If you are putting down a down payment of less than 20% of the selling price of your hew home, your mortgage lender will almost certainly require private mortgage insurance (PMI). This monthly cost will be added to your mortgage payment, and it protects the lender if you default on your mortgage. If you are paying mortgage insurance, once you have at least 20% equity in your home, you are eligible to stop paying mortgage insurance. Typically, you must request that your mortgage insurance be discontinued, and your lender may require a new appraisal to verify that you now owe 80% or less of the home's value. For more information on mortgage insurance and LTVs, visit Bankrate.com. The site offers a wealth of information on mortgages, including a variety of mortgage calculators.

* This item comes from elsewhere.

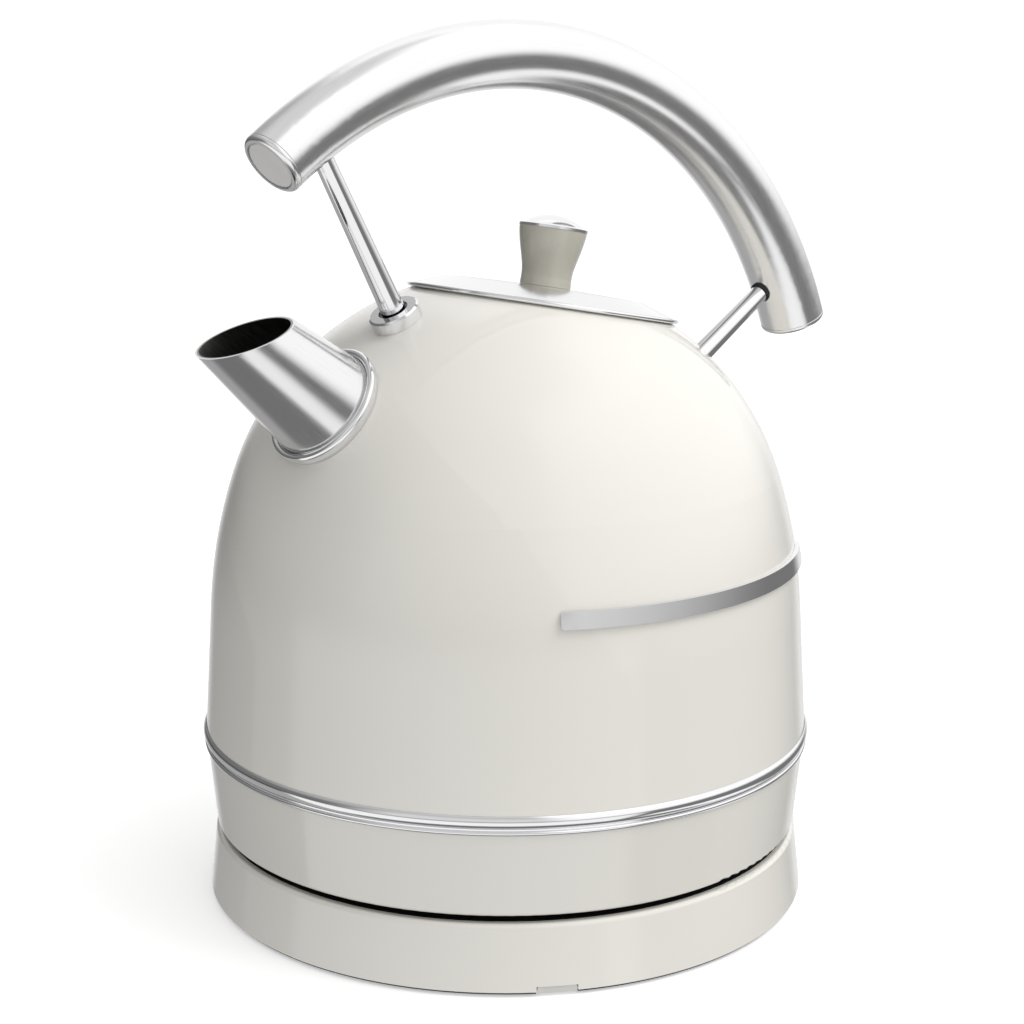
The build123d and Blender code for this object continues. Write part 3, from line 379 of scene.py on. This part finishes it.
def make_metal(name, dark, light, roughness):
    """Plain worked metal with a mottled finish."""

    def build(n):
        place = n.place()
        patchy = n.noise(place, 300, 3)
        return {
            "Base_Color": n.mix(patchy, (*dark, 1), (*light, 1)),
            "Roughness": n.span(patchy, 0.3, 0.7, *roughness, smooth=False),
            "Normal": bump(n, n.noise(place, 1800, 1), 0.08, 0.00003),
        }

    return shader(name, build, Metallic=1.0)


def make_lens():
    """Clear tinted lamp lens."""

    def build(n):
        return {"Roughness": n.span(n.noise(n.place(), 900), 0.3, 0.7, 0.05, 0.12, smooth=False)}

    red = (0.75, 0.10, 0.05, 1)
    return shader("lamp_lens", build, Base_Color=red, Transmission_Weight=0.5, Coat_Weight=1.0)


def dress_nodes():
    """Gives each CAD node the finish of its material slot."""
    finishes = {
        "cream_enamel": make_enamel(),
        "polished_steel": make_polished(),
        "satin_steel": make_handle_steel(),
        "spout_steel": make_spout_steel(),
        "greige_plastic": make_knob_plastic(),
        "lamp_lens": make_lens(),
    }
    for name, dark, light, roughness, grain in (
        ("pale_plastic", (0.66, 0.65, 0.62), (0.72, 0.71, 0.68), (0.45, 0.60), 1500),
        ("pearl_plastic", (0.84, 0.83, 0.81), (0.88, 0.87, 0.85), (0.28, 0.36), 400),
        ("dark_plastic", (0.018, 0.018, 0.02), (0.03, 0.03, 0.032), (0.40, 0.55), 1800),
        ("black_rubber", (0.012, 0.012, 0.012), (0.022, 0.022, 0.022), (0.60, 0.80), 900),
        ("white_silicone", (0.62, 0.62, 0.60), (0.70, 0.70, 0.68), (0.35, 0.50), 700),
    ):
        finishes[name] = make_moulded(name, dark, light, roughness, grain)
    for name, dark, light, roughness in (
        ("zinc_steel", (0.50, 0.51, 0.52), (0.62, 0.63, 0.64), (0.25, 0.42)),
        ("brass", (0.66, 0.47, 0.20), (0.78, 0.60, 0.30), (0.18, 0.34)),
        ("aluminium", (0.66, 0.67, 0.68), (0.76, 0.77, 0.78), (0.30, 0.45)),
    ):
        finishes[name] = make_metal(name, dark, light, roughness)
    for part in frame["record"]["subparts"]:
        node = frame["nodes"][part["node"]]
        for place in range(len(node.material_slots)):
            node.material_slots[place].material = finishes[part["material_slot"]]
    return finishes


# ------------------------------------------------------------------ woven filter


def make_filter_weave(finish):
    """Plain weave of round wire that fills the filter's frame, crossing over and under at each pitch."""
    low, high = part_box("filter_mesh")
    axis = Vector((math.sin(SPOUT_LEAN), 0, math.cos(SPOUT_LEAN)))
    centre = (low + high) / 2
    centre = DOME_CENTRE + axis * (centre - DOME_CENTRE).dot(axis)
    across = Vector((0, 1, 0))
    upward = axis.cross(across)
    radius = (high.y - low.y) / 2
    sides = 6
    shape = bmesh.new()
    count = int(radius / WIRE_PITCH)
    for first, second, phase in ((across, upward, 0), (upward, across, 1)):
        for line in range(-count, count + 1):
            offset = line * WIRE_PITCH
            half = math.sqrt(max(radius**2 - offset**2, 0))
            steps = max(2, int(2 * half / WIRE_PITCH * 4))
            rings = []
            for step in range(steps + 1):
                along = -half + 2 * half * step / steps
                wave = math.cos(math.pi * along / WIRE_PITCH + math.pi * (line + phase))
                middle = centre + second * offset + first * along + axis * (WIRE_RADIUS * 1.05 * wave)
                ring = []
                for corner in range(sides):
                    angle = 2 * math.pi * corner / sides
                    spoke = second * (WIRE_RADIUS * math.cos(angle)) + axis * (WIRE_RADIUS * math.sin(angle))
                    ring.append(shape.verts.new(middle + spoke))
                rings.append(ring)
            for one, two in zip(rings, rings[1:]):
                for corner in range(sides):
                    after = (corner + 1) % sides
                    shape.faces.new((one[corner], one[after], two[after], two[corner]))
            shape.faces.new(reversed(rings[0]))
            shape.faces.new(rings[-1])
    bmesh.ops.recalc_face_normals(shape, faces=shape.faces)
    mesh = bpy.data.meshes.new("filter_weave")
    shape.to_mesh(mesh)
    shape.free()
    for face in mesh.polygons:
        face.use_smooth = True
    weave = link_mesh("filter_weave", mesh)
    weave.data.materials.append(finish)
    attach(weave, "spout_filter")
    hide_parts("filter_mesh")


bpy.context.scene.view_settings.view_transform = "Standard"
make_camera()
make_floor()
make_world()
make_lights()
finishes = dress_nodes()
make_filter_weave(finishes["zinc_steel"])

Deciding how much of a down payment to make on your home can be daunting. On the one hand, you want to put a much down as possible, because you're going to be paying the mortgage for thirty years (or at least fifteen). Yet you don't want to put down so much that you have to borrow Uncle Earl's pickup truck to move yourself, or you can't afford to plant any bulbs in your new garden. Figure your moving and closing costs carefully, then add a 'fudge factor' of 10-15% for things like dinner out because you can't find the box that holds the pots and pans. Don't put down so much that you're 'house poor,' but make that down payment as big as you can to keep the mortgage reasonable. If you put down 20% of the purchase price or more, you'll qualify for the best mortgage rate (all else being equal) and you won't have to pay Private Mortgage Insurance (PMI).